Ao se criticar execuções públicas de pessoas por parte de agentes do Estado (e chegam relatos de cadáveres com tiros na nuca), não defendemos “bandidos”, mas sim esse pacto que os membros da sociedade fizeram entre si para poderem conviver (minimamente) em harmonia. Em suma, não entregamos para o Estado o poder de usar a violência como último recurso a fim de proteger os cidadãos para que ele a use como padrão de solução de todos os conflitos. Porque isso, mais cedo ou mais tarde, respinga de volta.

A polícia, um dos braços armados do Estado, deve seguir as leis e não usar os mesmos métodos dos bandidos sob a pena de cometer injustiças e gerar filhotes monstruosos. Como as milícias que mantêm o poder político ou econômico em comunidades, decidindo quem morre e quem vive, tornando-se piores que outras formas de crime organizado.

Parte da população, cansada da violência, apoia desvios de Justiça por parte do Estado. E festeja mortes aceitando sem questionar o julgamento sumário trazido pela bala: se a pessoa morreu pelas mãos da polícia, é porque era culpada de algo.

O impacto de tudo isso se faz sentir no dia a dia do país. E nem estou tratando da forma como a polícia trata manifestações ou protestos, mas das periferias das grandes cidades e dos grotões da zona rural, em que o Estado aterroriza parte da população (normalmente mais pobre e negra) com a anuência da outra parte (quase sempre mais rica e branca). Chacinas, urbanas e rurais, não raro, são encaradas como um serviço sujo que parte da sociedade deseja. Uma “limpeza social” das “classes perigosas” e dos “entraves para o progresso”.

Ao invés de pedir ações estruturais que melhorem a qualidade de vida nas comunidades, garantam educação e emprego aos jovens, remunerem bem e garantam dignidade às forças policiais, bloqueiem os bens e o dinheiro dos criminosos, prendam políticos e policiais envolvidos com o crime, desmantelem os esquemas de lavagem de dinheiro, entre outras medidas preventivas que podem garantir um país mais seguro, parte da sociedade, através das redes sociais, pede mais cadáveres, defende linchamento, pena de morte, crianças na cadeia, murar comunidades e mais armas, muitas armas.
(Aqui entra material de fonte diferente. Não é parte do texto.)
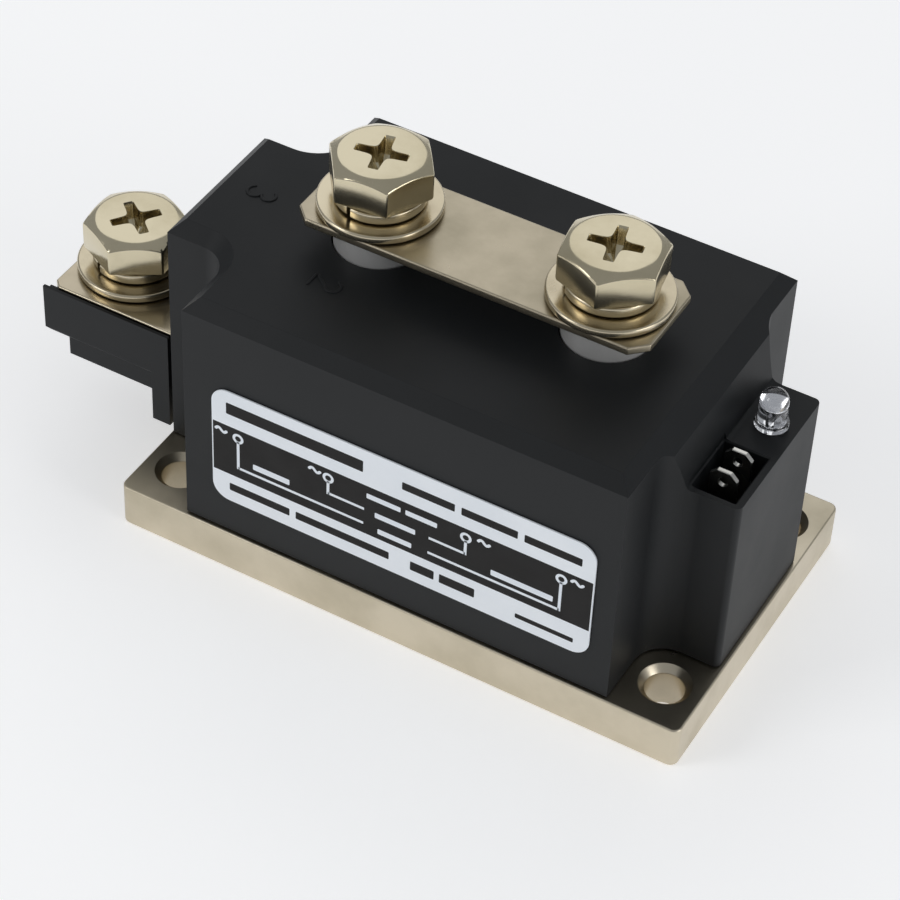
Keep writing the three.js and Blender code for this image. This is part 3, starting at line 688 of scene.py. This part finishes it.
# ---- link bar ----
# A stamped, plated copper bar across both posts, with its four corners cut off. The plating is thin
# enough to show the mottled rolled surface.
BAR_CORNER = 2.7
bar_material = plated_metal("bar_plating", (0.50, 0.44, 0.33), (0.39, 0.345, 0.25), 0.32,
                            (1, 1, 1), 0.25, 0.5)
(x0, y0, z0), (x1, y1, z1) = box_mm("link_bar")
bar_loop = rounded([(x0 + BAR_CORNER, y0), (x1 - BAR_CORNER, y0), (x1, y0 + BAR_CORNER),
                    (x1, y1 - BAR_CORNER), (x1 - BAR_CORNER, y1), (x0 + BAR_CORNER, y1),
                    (x0, y1 - BAR_CORNER), (x0, y0 + BAR_CORNER)], 0.45, 4)
bar_hole = [(-0.3, z0), (0, z0 + 0.3), (0, z1 - 0.3), (-0.3, z1)]
bar_points, bar_faces = slab(bar_loop, edge_round(0.3, z0, z1),
                             [(circle(x, 0, BORE_R), bar_hole) for x in POST_X])
place_piece("link_bar_plated", build_mesh("link_bar_plated", bar_points, bar_faces), bar_material,
            "relay", ["link_bar"])


# ---- terminal screws ----
# Three M10 hexagon screws with a cross recess, each with a split spring washer and a flat washer,
# cold headed and rolled, then nickel plated. The washers lift with the screw and don't turn with it.
ACROSS_FLATS = 16.0
HEAD_HIGH = 6.3
CROWN_R = 7.05
CROWN_SLOPE = 0.58
SHANK_R = 4.9
THREAD_DEPTH = 0.62
PITCH = 1.5
RECESS_REACH = 4.3
RECESS_HALF = 0.88
RECESS_DEEP = 4.2
RECESS_CORNER = 14
RECESS_BLEND = 1.9
WASHER_HOLE = 5.35
SPRING_R, SPRING_THICK, SPRING_RISE = 7.7, 1.95, 0.2
WASHER_R, WASHER_THICK = 10.45, 1.5
screw_material = plated_metal("screw_plating", (0.665, 0.595, 0.43), (0.555, 0.49, 0.335), 0.20,
                              (1, 1, 1), 0.06)
washer_material = plated_metal("washer_plating", (0.68, 0.60, 0.44), (0.52, 0.45, 0.32), 0.24,
                               (1, 1, 1), 0.1)


def recess_radius(a, reach, half):
    """The cross seen from its middle: each arm ends at reach and is 2 half wide, softly cornered, and
    the two crossing arms are blended with a soft maximum so that their inner corners are wide arcs."""
    arms = []
    for b in (a, a + np.pi / 2):
        side = half / np.maximum(np.abs(np.sin(b)), 1e-6)
        end = reach / np.maximum(np.abs(np.cos(b)), 1e-6)
        arms.append((side ** -RECESS_CORNER + end ** -RECESS_CORNER) ** (-1 / RECESS_CORNER))
    return (arms[0] ** RECESS_BLEND + arms[1] ** RECESS_BLEND) ** (1 / RECESS_BLEND)


def screw_head(x, under, corner, cross, count=720):
    """Rings of points from the shank out under the head, up its six sides, over the conical crown and
    the flat top and down into the cross recess. A side's distance from the axis is half the width
    across flats over the cosine of the angle to its middle, and the crown is a cone that cuts it."""
    a = np.radians(corner) + np.linspace(0, 2 * np.pi, count, endpoint=False)
    side = ACROSS_FLATS / 2 / np.cos((a - np.radians(corner)) % (np.pi / 3) - np.pi / 6)
    side = np.minimum(side, ACROSS_FLATS / math.sqrt(3) - 0.10)
    top = under + HEAD_HIGH
    crown = top - (side - CROWN_R) * CROWN_SLOPE
    b = a - np.radians(cross)
    levels = [(SHANK_R, under), (side * 0.93, under), (side - 0.28, under + 0.03),
              (side - 0.08, under + 0.16), (side, under + 0.42), (side, crown - 0.30),
              (side - 0.04, crown - 0.10), (side - 0.14, crown + 0.05)]
    for part in (0.3, 0.6, 0.88):
        levels.append((side - 0.14 + (CROWN_R - side + 0.14) * part,
                       crown + 0.05 + (top - crown - 0.08) * part))
    lip = recess_radius(b, RECESS_REACH, RECESS_HALF)
    levels += [(CROWN_R - 0.12, top - 0.01), (CROWN_R - 0.5, top), (lip * 1.25, top),
               (lip + 0.10, top), (lip + 0.02, top - 0.05)]
    for deep in (0.25, 1.1, 2.1, 3.0):
        wall = recess_radius(b, RECESS_REACH - 0.32 * deep, RECESS_HALF - 0.07 * deep)
        levels.append((wall, top - deep))
    levels += [(wall * 0.72, top - 3.3), (wall * 0.35, top - 3.8), (0.0, top - RECESS_DEEP)]
    r = np.array([np.broadcast_to(radius, count) for radius, _ in levels])
    z = np.array([np.broadcast_to(height, count) for _, height in levels])
    points = np.stack([x + r * np.cos(a), r * np.sin(a), z], -1).reshape(-1, 3)
    return points, grid_quads(len(levels), count)


def screw_shank(x, low, high, count=96, per_turn=14):
    """A rolled thread: the radius dips by a rounded triangle wave of height over pitch minus turn, and
    the wave fades out at the point and under the head."""
    rows = int((high - low) / PITCH * per_turn)
    z = np.linspace(low, high, rows)[:, None]
    a = np.linspace(0, 2 * np.pi, count, endpoint=False)[None]
    phase = (z / PITCH - a / (2 * np.pi)) % 1
    dip = np.clip(np.abs(2 * phase - 1) * 1.25 - 0.12, 0, 1)
    fade = np.clip((z - low) / 1.0, 0, 1) * np.clip((high - 1.2 - z) / 0.8, 0, 1)
    r = SHANK_R - 0.02 - THREAD_DEPTH * dip * fade - 0.75 * np.clip(1 - (z - low) / 0.9, 0, 1)
    points = np.stack([x + r * np.cos(a), r * np.sin(a), z + 0 * a], -1).reshape(-1, 3)
    points = np.concatenate([points, [(x, 0, low)]])
    tip = [[(i + 1) % count, i, len(points) - 1] for i in range(count)]
    return points, grid_quads(rows, count) + tip


def split_ring(x, low, section, turn, rise, span=354.0, steps=150):
    """A section of (radius, height) points carried round a helix that rises by rise and stops short of
    a full turn, with a flat face on each end."""
    a = np.radians(turn + np.linspace(0, span, steps))[:, None]
    section = np.array(section, float)
    r, h = section[None, :, 0], section[None, :, 1]
    z = low + h + rise * np.linspace(0, 1, steps)[:, None]
    points = np.stack([x + r * np.cos(a), r * np.sin(a), z], -1).reshape(-1, 3)
    sides = len(section)
    ends = [list(range(sides)), list(range(sides * (steps - 1), sides * steps))[::-1]]
    return points, grid_quads(steps, sides) + ends


def rounded_section(r0, r1, high, edge, steps=3):
    """A rectangle between two radii with rounded corners, as (radius, height) points."""
    return rounded([(r0, 0), (r1, 0), (r1, high), (r0, high)], edge, steps)


for number, x, corner, cross, split in ((1, BOLT_1_X, 33, 52, 248), (2, POST_X[0], 6, 12, 262),
                                        (3, POST_X[1], 40, 12, 225)):
    low, high = box_mm(f"bolt_{number}")
    under = high[2] - HEAD_HIGH
    head = screw_head(x, under, corner, cross)
    shank = screw_shank(x, low[2], under)
    name = f"screw_{number}_plated"
    place_piece(name, build_mesh(name, *joined([head, shank])), screw_material, f"screw_{number}",
                [f"bolt_{number}"], sharp=28)
    name = f"spring_washer_{number}_plated"
    section = rounded_section(WASHER_HOLE, SPRING_R, SPRING_THICK, 0.4, 5)
    spring_low = box_mm(f"spring_washer_{number}")[0][2]
    spring = split_ring(x, spring_low, section, split, SPRING_RISE)
    place_piece(name, build_mesh(name, *spring), washer_material, f"washers_{number}",
                [f"spring_washer_{number}"])
    name = f"flat_washer_{number}_plated"
    section = rounded_section(WASHER_HOLE, WASHER_R, WASHER_THICK, 0.42, 4)
    section[:, 1] += box_mm(f"flat_washer_{number}")[0][2]
    flat = turned(x, section, 128)
    place_piece(name, build_mesh(name, *flat), washer_material, f"washers_{number}",
                [f"flat_washer_{number}"])


# ---- control tabs ----
# Two pierced push-on blades, stamped from tinned brass, stand in the pocket of the control block.
TAB_CORNER = 1.2
TAB_EDGE = 0.12
TAB_SHOULDER, SHOULDER_Z = 0.6, 34.0
TAB_HOLE_R, TAB_HOLE_DOWN = 0.8, 2.2
tab_material = plated_metal("tab_tinning", (0.66, 0.65, 0.61), (0.50, 0.49, 0.46), 0.26, (1, 1, 1), 0.1)
for letter in "ab":
    (x0, y0, z0), (x1, y1, z1) = box_mm(f"control_tab_{letter}")
    left, right = x0 + TAB_SHOULDER, x1 - TAB_SHOULDER
    outline = [(left, z0), (right, z0), (right, SHOULDER_Z), (x1, SHOULDER_Z), (x1, z1 - TAB_CORNER),
               (x1 - TAB_CORNER, z1), (x0 + TAB_CORNER, z1), (x0, z1 - TAB_CORNER), (x0, SHOULDER_Z),
               (left, SHOULDER_Z)]
    tab_loop = rounded(outline, [0] * 4 + [0.25] * 4 + [0] * 2, 3)
    path = [(TAB_EDGE, 0), (0, TAB_EDGE), (0, y1 - y0 - TAB_EDGE), (TAB_EDGE, y1 - y0)]
    hole = [(-0.1, 0), (0, 0.1), (0, y1 - y0 - 0.1), (-0.1, y1 - y0)]
    points, faces = slab(tab_loop, path,
                         [(circle((x0 + x1) / 2, z1 - TAB_HOLE_DOWN, TAB_HOLE_R, 32), hole)])
    points = np.column_stack([points[:, 0], y0 + points[:, 2], points[:, 1]])
    name = f"control_tab_{letter}_tinned"
    place_piece(name, build_mesh(name, points, faces), tab_material, "relay",
                [f"control_tab_{letter}"])


# ---- lamp ----
# A clear 5 mm class lamp: a cast epoxy dome with a flange, and two flat silvered leads inside it, one
# of them widened to the little anvil that carries the chip in its bright cup.
LENS_R = 2.4
LENS_STRAIGHT = 4.7
FLANGE_R = 2.85
z0 = box_mm("led_lens")[0][2]
dome = [(LENS_R * np.cos(t), z0 + LENS_STRAIGHT + LENS_R * np.sin(t))
        for t in np.linspace(0, np.pi / 2, 18)]
dome[-1] = (0.0, dome[-1][1])
lens_profile = [(0, z0), (FLANGE_R - 0.15, z0), (FLANGE_R, z0 + 0.12), (FLANGE_R, z0 + 0.82),
                (FLANGE_R - 0.11, z0 + 0.98), (LENS_R + 0.1, z0 + 1.02), (LENS_R, z0 + 1.15)] + dome
lens_points, lens_faces = turned(LAMP_X, lens_profile, 96)
lens_points[:, 1] += LAMP_Y
clear_material, clear_shader = new_material("clear_lens")
clear_shader.inputs["Base Color"].default_value = (0.97, 0.98, 1.0, 1.0)
clear_shader.inputs["Transmission Weight"].default_value = 1.0
clear_shader.inputs["IOR"].default_value = 1.53
lens_flow = object_noise(clear_material, 260.0, 3.0)
feed(clear_material, rescale(clear_material, lens_flow, 0.01, 0.04), clear_shader, "Roughness")
bump(clear_material, clear_shader, (lens_flow, 0.05, 0.0001))
place_piece("lamp_lens", build_mesh("lamp_lens", lens_points, lens_faces), clear_material, "relay",
            ["led_lens"])

lead_material = plated_metal("lead_silver", (0.94, 0.94, 0.95), (0.82, 0.82, 0.85), 0.22,
                             (1, 1, 1), 0.05)
anvil = [(-0.25, 25.9), (0.25, 25.9), (0.25, 45.6), (2.0, 46.9), (2.0, 47.6), (-0.6, 47.6), (-0.6, 46.4),
         (-0.25, 45.9)]
flag = [(-0.25, 25.9), (0.25, 25.9), (0.25, 46.2), (0.55, 46.7), (0.55, 47.4), (-0.35, 47.4), (-0.35, 46.7),
        (-0.25, 46.2)]
for letter, outline in (("a", anvil), ("b", flag)):
    (x0, y0, _), (x1, y1, _) = box_mm(f"led_lead_{letter}")
    path = [(0.04, 0), (0, 0.05), (0, x1 - x0 - 0.05), (0.04, x1 - x0)]
    points, faces = slab(np.array(outline), path)
    points = np.column_stack([x0 + points[:, 2], (y0 + y1) / 2 + points[:, 0], points[:, 1]])
    name = f"lamp_lead_{letter}"
    place_piece(name, build_mesh(name, points, faces), lead_material, "relay",
                [f"led_lead_{letter}"])

cup_profile = [(0, 47.5), (0.75, 47.5), (1.65, 48.6), (1.65, 48.75), (1.5, 48.75), (0.6, 47.95), (0, 47.95)]
cup_points, cup_faces = turned(LAMP_X, cup_profile, 48)
cup_points[:, 1] += LAMP_Y
place_piece("lamp_cup", build_mesh("lamp_cup", cup_points, cup_faces), lead_material, "relay")


# ---- sealed inside ----
# The captive nut, the sealing bead, the power stack and the control board are closed in by the case.
# They keep their CAD shapes and get their own finishes.
def plain_finish(name, dark, light, rough, metal=0.0, scale=150.0):
    """A cloudy tone between two colours, uneven gloss and a fine grain."""
    material, shader = new_material(name)
    tone = object_noise(material, scale, 4.0)
    feed(material, ramp(material, tone, [(0.35, dark), (0.65, light)]), shader, "Base Color")
    feed(material, rescale(material, tone, rough * 0.85, rough * 1.15), shader, "Roughness")
    shader.inputs["Metallic"].default_value = metal
    bump(material, shader, (object_noise(material, scale * 8, 2.0), 0.1, 0.00004))
    return material


inner_finish = {
    "nickel_plating": screw_material, "tin_plating": tab_material,
    "sealant": plain_finish("sealant", (0.62, 0.62, 0.58), (0.72, 0.72, 0.68), 0.5),
    "board_laminate": plain_finish("board_laminate", (0.02, 0.12, 0.05), (0.03, 0.17, 0.07), 0.35),
    "black_epoxy": plain_finish("black_epoxy", (0.015, 0.015, 0.015), (0.025, 0.025, 0.025), 0.45),
    "yellow_film": plain_finish("yellow_film", (0.60, 0.40, 0.05), (0.68, 0.47, 0.07), 0.3),
    "cement": plain_finish("cement", (0.66, 0.65, 0.61), (0.76, 0.75, 0.72), 0.8),
    "cream_lacquer": plain_finish("cream_lacquer", (0.60, 0.50, 0.33), (0.68, 0.58, 0.40), 0.35),
    "blue_lacquer": plain_finish("blue_lacquer", (0.02, 0.09, 0.28), (0.03, 0.13, 0.36), 0.3),
    "copper": plain_finish("copper", (0.62, 0.27, 0.14), (0.80, 0.38, 0.22), 0.3, 1.0),
    "ceramic": plain_finish("ceramic", (0.74, 0.72, 0.66), (0.82, 0.80, 0.75), 0.5),
    "molybdenum": plain_finish("molybdenum", (0.30, 0.31, 0.33), (0.40, 0.41, 0.42), 0.35, 1.0),
    "silicon": plain_finish("silicon", (0.06, 0.07, 0.09), (0.10, 0.11, 0.14), 0.12, 0.6),
}
for entry in frame["record"]["subparts"]:
    node = frame["nodes"][entry["node"]]
    finish = inner_finish.get(entry["material_slot"])
    if finish and not node.hide_render:
        for material_slot in node.material_slots:
            material_slot.material = finish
A narrativa oficial, sempre previsível, fala em “intenso tiroteio” e “grupos criminosos”. É uma linguagem que busca anestesiar a consciência pública, tentando vender uma política de segurança fracassada como sucesso. Mas quantos desses eram efetivamente criminosos em confronto?

Quantos eram trabalhadores, jovens, mães, pais, pegos no fogo cruzado de uma ação que tratou todo um território como zona inimiga?

Novamente, para quem desligou o bom senso: ninguém está defendendo o crime, muito menos sequestradores, ladrões, traficantes e milicianos. Boa parte da população, apavorada pelo discurso do medo, mais do que pela violência em si, tem adotado a triste opção de ver o Estado de direito com nojo.

Com essa montanha de mortos, o governador Cláudio Castro (PL) ultrapassa o Massacre do Carandiru (em 1992, 111 presos foram mortos na extinta casa de detenção do Carandiru, na zona norte de São Paulo, um evento que cravou uma ferida profunda na consciência nacional sobre o Estado que mata) sem garantir que a vida no Rio ficará mais segura.